Code base for the meta-labeling papers published with the Journal of Financial Data Science

By Jacques Francois Joubert

Meta-labeling is a machine learning (ML) layer that sits on top of a base primary strategy to help size positions, filter out false-positive signals, and improve metrics such as the Sharpe ratio and maximum drawdown. This article consolidates the knowledge of several publications into a single work, providing practitioners with a clear framework to support the application of meta-labeling to investment strategies. The relationships between binary classification metrics and strategy performance are explained, alongside answers to many frequently asked questions regarding the technique. The author also deconstructs meta-labeling into three components, using a controlled experiment to show how each component helps to improve strategy metrics and what types of features should be considered in the model specification phase.

By Michael Meyer, Jacques Francois Joubert, ‪Mesias Alfeus‬

Separating the side and size of a position allows for sophisticated strategy structures to be developed. Modeling the size component can be done through a meta-labeling approach. This article establishes several heterogeneous architectures to account for key aspects of meta-labeling. They serve as a guide for practitioners in the model development process, as well as for researchers to further build on these ideas. An architecture can be developed through the lens of feature- and or strategy-driven approaches. The feature-driven approach exploits the way the information in the data is structured and how the selected models use that information, while a strategy-driven approach specifically aims to incorporate unique characteristics of the underlying trading strategy. Furthermore, the concept of inverse meta-labeling is introduced as a technique to improve the quantity and quality of the side forecasts.

By Illya Barziy, Jacques Francois Joubert, Michael Meyer

Meta-labeling allows for a new mechanism to determine the position size of a trade. The secondary model produces an estimate of the probability of a profitable trade, that can be used to size the positions. Probability calibration can also be applied to transform these estimates closer to true posterior probabilities as an in-between step, before sizing the position. This article investigates six position sizing algorithms from predicted probabilities for uncalibrated and calibrated probabilities. The algorithms used in this article are established methods used in practice and variations thereof, and one novel method is proposed called Sigmoidal Optimal Position Sizing (SOPS). The position sizing methods are evaluated and compared through strategy metrics such as the Sharpe ratio and maximum drawdown. The results indicate that the various methods all have unique advantages and drawbacks.
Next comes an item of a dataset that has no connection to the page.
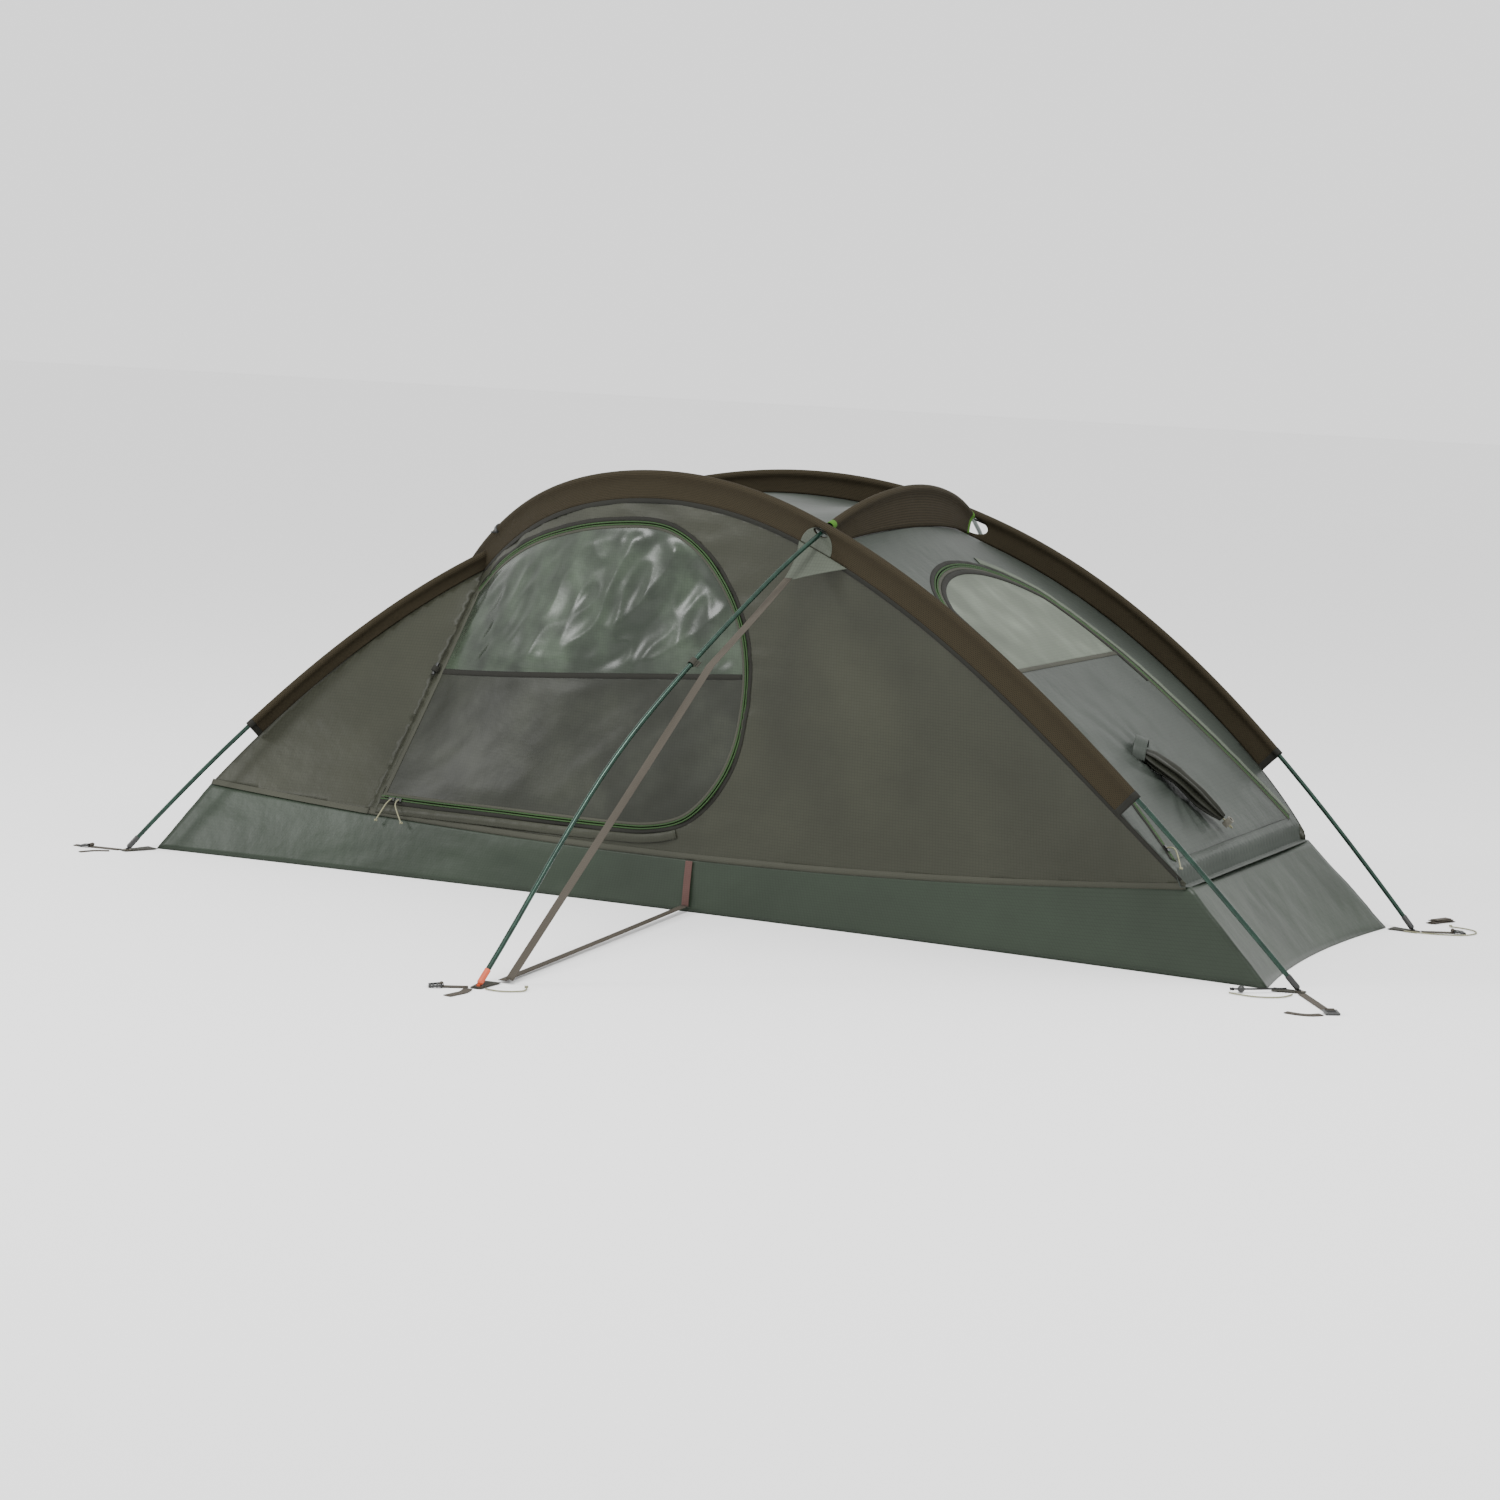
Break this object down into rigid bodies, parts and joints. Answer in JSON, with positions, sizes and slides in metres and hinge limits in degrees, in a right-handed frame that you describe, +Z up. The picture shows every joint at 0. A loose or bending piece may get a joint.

Furthermore, it is shown that fixed position sizing methods significantly gain performance when calibration is applied, while methods that estimate their functions from the training data do not gain significant advantage from applying probability calibration.
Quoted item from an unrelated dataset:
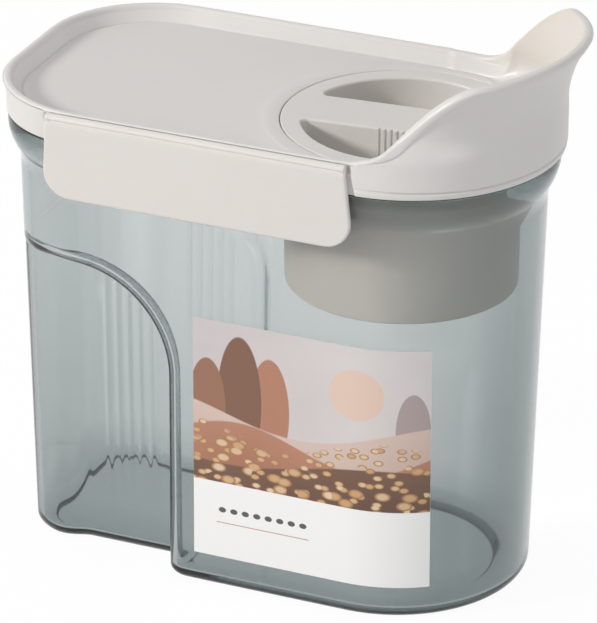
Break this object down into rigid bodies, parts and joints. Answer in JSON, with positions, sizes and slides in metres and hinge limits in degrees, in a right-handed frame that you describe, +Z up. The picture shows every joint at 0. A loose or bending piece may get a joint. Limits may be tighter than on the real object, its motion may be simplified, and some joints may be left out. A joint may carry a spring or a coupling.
{
  "type": "cereal container",
  "caption": "Tall transparent food box with grip recesses, a lid with a fixed flared pouring spout and locking wings, and a lift-out round measuring cup as stopper.",
  "frame": {"origin": "centre of the container's foot, on the face it stands on", "axes": "+Z up out of the mouth, +X towards the round end under the spout, +Y towards the rear wing; the label faces -Y"},
  "size_m": [0.1905, 0.103, 0.1916],
  "materials": {
    "clear_body": "smooth transparent smoky plastic",
    "lid": "fine matt, warm light grey",
    "wing": "fine matt, warm light grey",
    "cup": "fine matt, warm light grey",
    "seal": "soft translucent white",
    "label": "printed satin film"
  },
  "bodies": {
    "container": {"container_body": "clear_body", "front_label": "label"},
    "lid": {"lid": "lid", "lid_gasket": "seal"},
    "front_wing": {"front_wing": "wing"},
    "rear_wing": {"rear_wing": "wing"},
    "cup_seal": {"cup_seal": "seal"},
    "measuring_cup": {"measuring_cup": "cup"}
  },
  "joints": [
    {"name": "lid_lift", "type": "slide", "parent": "container", "child": "lid", "axis": [0, 0, 1], "range_m": [0, 0.09]},
    {"name": "front_wing_hinge", "type": "hinge", "parent": "lid", "child": "front_wing", "pos_m": [-0.0102, -0.0499, 0.1596], "axis": [-1, 0, 0], "range_deg": [0, 100]},
    {"name": "rear_wing_hinge", "type": "hinge", "parent": "lid", "child": "rear_wing", "pos_m": [-0.0102, 0.0499, 0.1596], "axis": [1, 0, 0], "range_deg": [0, 100]},
    {"name": "cup_lift", "type": "slide", "parent": "lid", "child": "cup_seal", "axis": [0, 0, 1], "range_m": [0, 0.07]},
    {"name": "cup_turn", "type": "hinge", "parent": "cup_seal", "child": "measuring_cup", "pos_m": [0.0394, 0, 0.15], "axis": [0, 0, 1], "continuous": true}
  ]
}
By Dennis Thumm, Jacques Francois Joubert, Paolo Barucca

This dissertation investigates the development of a framework to select machine learning models for meta-labeling and how ensemble learning can be incorporated. Meta-labeling consists of a primary model generating classifications and a secondary model labelling those classifications in terms of their correctness. For the meta-labeling ensembles, different models are selected and compared in the experiments. Since how to select those models is the research subject, the aim is to provide a guide to combining secondary models with ensemble learning.